Sans aucun doute, l’analyse WSWS.org est un texte remarquablement “politique” de la désignation du Prix Nobel 2007. Par conséquent, il est le plus proche de la réalité. Relancer un débat à propos de la validité du film d’Al Gore ou pour savoir si le réchauffement climatique est de moitié ou de deux tiers la faute de l’espèce humaine n’a pas grand intérêt.

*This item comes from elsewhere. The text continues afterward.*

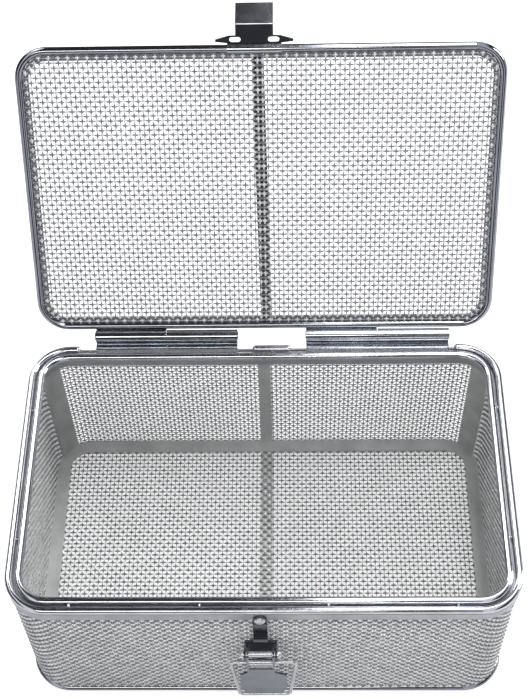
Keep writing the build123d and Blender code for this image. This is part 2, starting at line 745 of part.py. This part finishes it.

L’interprétation de WSWS.org est audacieuse mais fondée et bien structurée. Elle pêche, à notre sens, par son orientation, c’est-à-dire dans la mesure où elle donne évidemment une interprétation trotskiste du personnage et de son évolution possible. Que Gore soit d’une famille riche, qu’il ait fait tout ce qu’il a fait sous Clinton, qu’il “ait d’ores et déjà démontré son soutien fondamental à la stabilité des institutions et des lois bourgeoises”, tout cela relève plus du slogan que de l’argument. Le fait est, au contraire, que la situation actuelle aux USA, que le sens de l'attribution du Nobel à Gore, que le fait de “la bourgeoisie européenne” craignant un courant de révolte aux USA et voyant dans Gore une possible planche de salut, nous décrivent des temps très différents de la décennie des années 1990.

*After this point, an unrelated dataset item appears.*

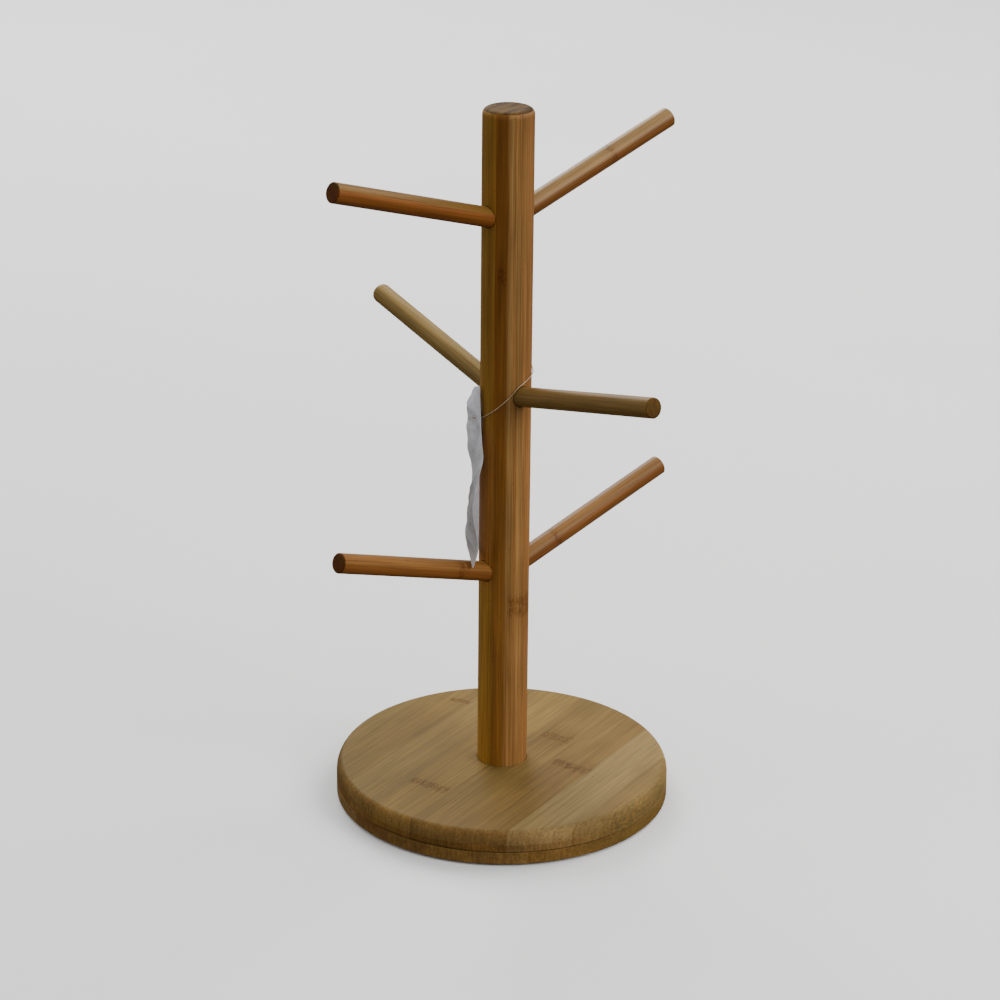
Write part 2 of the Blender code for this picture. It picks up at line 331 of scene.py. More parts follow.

Il est bien infondé de croire que, dans des temps si différents, les réactions d’un Gore seraient conformes à ce qu’elles furent dans les années 1990, et conformes à l’interprétation de l’ex-jeune homme riche né dans l’“aristocratie” de la bourgeoisie US. Le très grand intérêt de la peinture que nous fait WSWS.org de la situation US rend d’autant moins acceptable que cette même analyse prévoit des réactions humaines conformes à un schéma d’un autre temps, ou à une théorie un peu vieillotte. Si Gore est conduit, d’une façon ou l’autre, vers un engagement politique, il sera bien plus emporté par les événements qu’il ne les contrôlera. Son étiquette de candidat “marginal” parlera pour lui et lui dictera sa politique parce que tout le monde réagira à son éventuelle initiative en fonction de son étiquette et pas de sa jeunesse dorée dans la haute bourgeoisie US.

A côté de cette analyse de WSWS.org, de nombreuses réactions ont interprété ce Nobel comme un appel à une candidature pour les présidentielles, dans tous les cas aux USA. (La presse européenne, surtout française, est autiste à cet égard. Elle ne peut s’autoriser une seconde, si elle l’imagine seulement, une quelconque instabilité interne aux USA, et par conséquent une spéculation à ce propos. Ce type d’analyse est réservé à la Russie de Poutine.) Lorsqu’on songe qu’on se trouve encore à plus de douze mois de l’élection, on est conduit à observer comme un phénomène extraordinaire la prolifération des solutions alternatives à un processus officiel qu’on nous décrit pourtant comme déjà verrouillé, — d’ailleurs par une “solution Billary” très inhabituelle. La “solution Gore” s’inscrit en effet, d’ores et déjà, aux côtés de la “solution Ron Paul”. Peu nous importe à ce stade de savoir qui peut quoi et si quelqu’un peut quelque chose. Il nous suffit de constater la puissance d’un climat de déstabilisation qui nous pousse automatiquement vers l’échafaudage d’hypothèses alternatives. A force de précéder la crise et d’en préjuger, on finit par la rencontrer et, de toutes les façons, on contribue à la renforcer avant même qu'elle ait éclaté. La montée de la tension pour ces élections présidentielles est absolument exceptionnelle.

Ce caractère d’exceptionnalité est lui-même un fait remarquable. On aurait pu croire, on croirait que le départ de GW Bush étant attendu comme l’un des plus heureux événements de l’histoire des USA, la succession se ferait d’abord par une reprise en main d’un système et de processus si complètement “cochonnés” par l’actuel président. Au contraire, on a un empilement de candidats qui sont tous plus ou moins des clones de GW; des solutions inédites et à la limite de la constitutionnalité, et dans tous les cas complètement étrangères aux moeurs de la politique US; des candidats alternatifs potentiels non encore déclarés en tant que tels, figurant déjà comme des épouvantails. Tout se passe comme si l’establishment, qui n’en peut plus de devoir supporter GW encore quelques mois, était affolé à l’idée de devoir lui trouver un successeur; tout se passe comme si la machine était emballée et décourageait par avance toute tentative d’en reprendre le contrôle.